Error profile — Chosen: False positives allowed, false negatives never. Fits cache/pre-filter use cases where a miss is authoritative and a hit is verified downstream
Hash derivation — Chosen: Double hashing via h1 + i*h2. Kirsch-Mitzenmacher shows this matches independent hashes statistically at a fraction of the CPU cost
Delete support — Chosen: Not supported.

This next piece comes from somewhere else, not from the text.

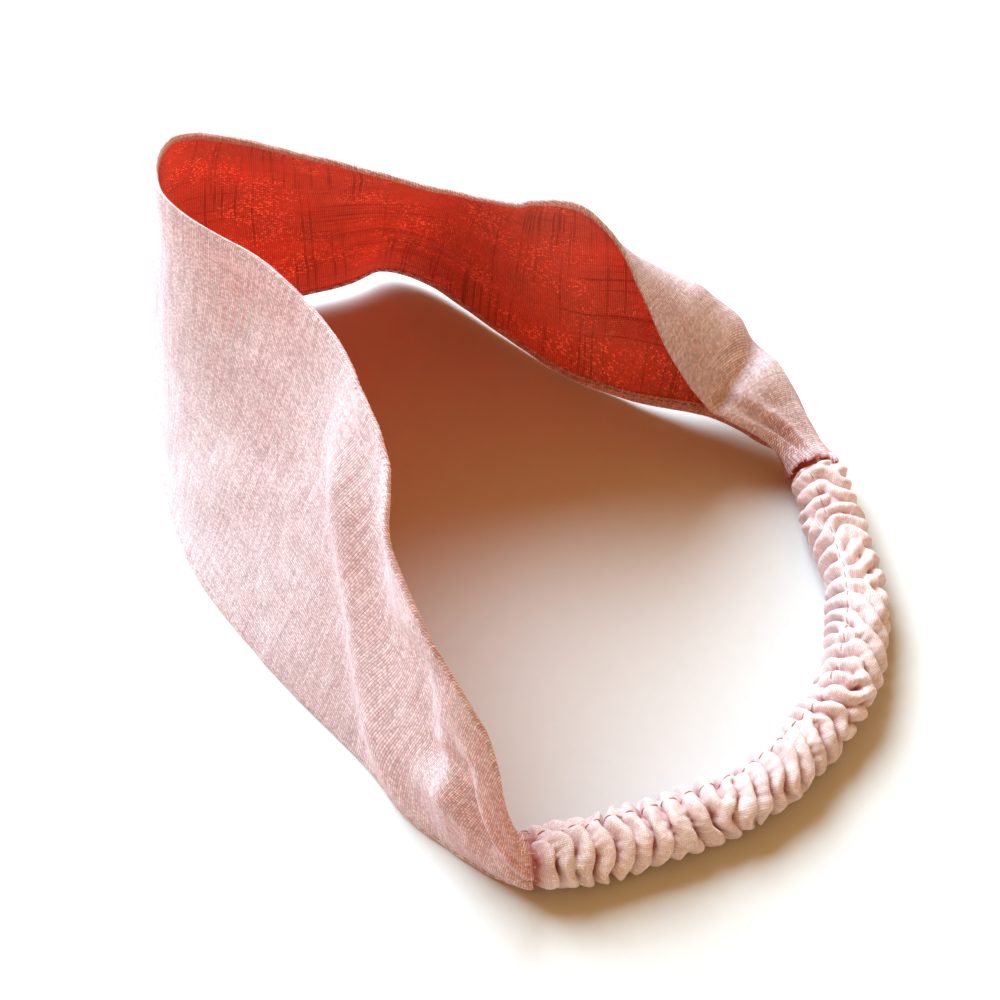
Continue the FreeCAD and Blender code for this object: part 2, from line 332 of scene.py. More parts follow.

Use a counting Bloom filter or cuckoo filter if deletes are required; plain Bloom keeps the memory minimal

Practice problems

Bloom Filter (design discussion)

Interview follow-ups

Counting Bloom filter with small counters instead of bits to allow deletion
Scalable Bloom filter that grows dynamically as inserts accumulate
Cuckoo filter with better space efficiency and support for deletes
HyperLogLog for cardinality estimation (companion probabilistic structure)
Bloom filter cascade used in TLS CRLite for revocation checks

Why it matters

Bloom Filter is a core part of the Hashing toolkit. If you are preparing for a technical interview at a top-tier company or teaching a course, a working visualization is the fastest path from "I read about it" to "I understand it".